EXERCISE TASK ▸
Write out all lines holding the word "joints".
begin DATASET EXTRACT
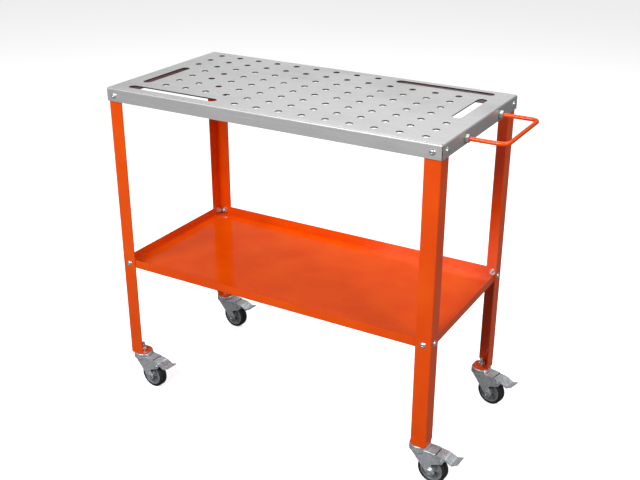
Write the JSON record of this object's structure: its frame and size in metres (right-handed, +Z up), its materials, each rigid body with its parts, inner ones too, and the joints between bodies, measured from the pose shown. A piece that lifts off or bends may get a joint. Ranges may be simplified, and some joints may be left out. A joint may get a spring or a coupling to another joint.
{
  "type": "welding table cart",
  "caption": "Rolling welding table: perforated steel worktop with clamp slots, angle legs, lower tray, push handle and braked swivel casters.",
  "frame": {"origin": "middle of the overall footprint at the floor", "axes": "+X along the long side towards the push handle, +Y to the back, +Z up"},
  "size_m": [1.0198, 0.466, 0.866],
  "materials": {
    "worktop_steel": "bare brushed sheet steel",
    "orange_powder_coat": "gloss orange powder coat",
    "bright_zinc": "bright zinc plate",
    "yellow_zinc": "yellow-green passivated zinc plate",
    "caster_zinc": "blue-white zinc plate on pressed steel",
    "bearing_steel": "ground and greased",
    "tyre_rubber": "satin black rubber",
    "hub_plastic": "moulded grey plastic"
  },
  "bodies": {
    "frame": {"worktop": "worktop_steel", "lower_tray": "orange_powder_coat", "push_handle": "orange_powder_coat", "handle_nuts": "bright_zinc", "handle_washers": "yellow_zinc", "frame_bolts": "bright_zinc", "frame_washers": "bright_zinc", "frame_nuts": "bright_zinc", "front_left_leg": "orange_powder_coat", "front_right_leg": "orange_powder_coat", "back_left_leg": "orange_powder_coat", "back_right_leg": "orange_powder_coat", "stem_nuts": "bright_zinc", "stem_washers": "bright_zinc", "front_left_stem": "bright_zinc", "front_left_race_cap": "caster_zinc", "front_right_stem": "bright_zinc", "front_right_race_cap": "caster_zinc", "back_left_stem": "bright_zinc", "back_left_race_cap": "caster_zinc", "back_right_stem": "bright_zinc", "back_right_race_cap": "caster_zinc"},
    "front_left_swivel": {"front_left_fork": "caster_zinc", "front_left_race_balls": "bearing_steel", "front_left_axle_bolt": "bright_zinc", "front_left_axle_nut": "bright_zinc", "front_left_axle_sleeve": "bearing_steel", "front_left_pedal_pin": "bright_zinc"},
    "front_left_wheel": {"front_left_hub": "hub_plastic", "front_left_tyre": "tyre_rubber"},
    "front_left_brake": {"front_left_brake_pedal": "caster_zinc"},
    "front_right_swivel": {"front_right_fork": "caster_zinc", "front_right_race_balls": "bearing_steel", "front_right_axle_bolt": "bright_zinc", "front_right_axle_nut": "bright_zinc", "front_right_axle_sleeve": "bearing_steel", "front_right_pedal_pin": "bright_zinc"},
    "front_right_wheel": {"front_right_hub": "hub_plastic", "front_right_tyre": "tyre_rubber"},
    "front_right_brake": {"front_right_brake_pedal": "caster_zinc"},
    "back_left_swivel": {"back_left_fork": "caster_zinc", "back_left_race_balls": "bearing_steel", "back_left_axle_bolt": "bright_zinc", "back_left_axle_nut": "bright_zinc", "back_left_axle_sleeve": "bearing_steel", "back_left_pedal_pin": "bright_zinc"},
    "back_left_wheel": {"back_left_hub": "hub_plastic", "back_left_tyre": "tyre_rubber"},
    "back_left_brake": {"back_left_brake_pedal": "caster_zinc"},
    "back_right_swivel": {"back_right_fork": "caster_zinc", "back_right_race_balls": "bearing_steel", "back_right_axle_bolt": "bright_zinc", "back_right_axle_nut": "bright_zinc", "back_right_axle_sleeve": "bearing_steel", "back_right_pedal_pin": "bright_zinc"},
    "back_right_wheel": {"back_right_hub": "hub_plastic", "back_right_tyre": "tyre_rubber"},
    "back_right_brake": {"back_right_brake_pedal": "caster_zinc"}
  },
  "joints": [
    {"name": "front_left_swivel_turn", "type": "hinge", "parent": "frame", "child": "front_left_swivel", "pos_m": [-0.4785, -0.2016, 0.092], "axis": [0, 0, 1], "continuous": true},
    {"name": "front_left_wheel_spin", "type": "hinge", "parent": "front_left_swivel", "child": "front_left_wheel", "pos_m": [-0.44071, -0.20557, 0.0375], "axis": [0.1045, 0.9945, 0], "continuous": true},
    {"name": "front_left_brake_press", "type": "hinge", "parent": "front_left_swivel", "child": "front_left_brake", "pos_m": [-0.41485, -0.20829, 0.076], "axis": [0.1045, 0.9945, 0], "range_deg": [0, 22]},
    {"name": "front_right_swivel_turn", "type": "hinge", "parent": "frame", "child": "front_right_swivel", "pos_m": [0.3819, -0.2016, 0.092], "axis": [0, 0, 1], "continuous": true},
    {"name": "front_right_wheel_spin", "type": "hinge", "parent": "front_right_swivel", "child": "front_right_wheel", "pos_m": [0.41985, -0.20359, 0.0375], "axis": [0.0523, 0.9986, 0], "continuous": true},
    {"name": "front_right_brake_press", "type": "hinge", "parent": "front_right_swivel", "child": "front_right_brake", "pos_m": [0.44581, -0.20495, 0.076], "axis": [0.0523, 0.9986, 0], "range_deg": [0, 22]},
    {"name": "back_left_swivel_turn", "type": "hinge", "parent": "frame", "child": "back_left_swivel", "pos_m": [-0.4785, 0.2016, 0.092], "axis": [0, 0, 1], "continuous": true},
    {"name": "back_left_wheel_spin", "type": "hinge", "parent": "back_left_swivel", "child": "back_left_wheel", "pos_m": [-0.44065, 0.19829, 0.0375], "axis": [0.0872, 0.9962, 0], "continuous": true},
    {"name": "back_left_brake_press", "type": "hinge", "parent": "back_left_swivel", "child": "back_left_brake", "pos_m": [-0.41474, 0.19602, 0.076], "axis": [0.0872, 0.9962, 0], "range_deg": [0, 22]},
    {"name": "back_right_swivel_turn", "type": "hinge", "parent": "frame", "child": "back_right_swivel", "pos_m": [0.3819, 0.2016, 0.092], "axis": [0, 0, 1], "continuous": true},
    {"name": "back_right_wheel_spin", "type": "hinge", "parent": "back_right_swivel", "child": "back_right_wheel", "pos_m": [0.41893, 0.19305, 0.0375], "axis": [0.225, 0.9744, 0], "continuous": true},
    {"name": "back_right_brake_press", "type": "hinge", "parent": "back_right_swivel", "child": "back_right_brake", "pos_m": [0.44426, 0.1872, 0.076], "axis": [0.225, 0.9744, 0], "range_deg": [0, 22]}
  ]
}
end DATASET EXTRACT
TASK RESULT ▸
Write the JSON record of this object's structure: its frame and size in metres (right-handed, +Z up), its materials, each rigid body with its parts, inner ones too, and the joints between bodies, measured from the pose shown. A piece that lifts off or bends may get a joint. Ranges may be simplified, and some joints may be left out. A joint may get a spring or a coupling to another joint.
  "joints": [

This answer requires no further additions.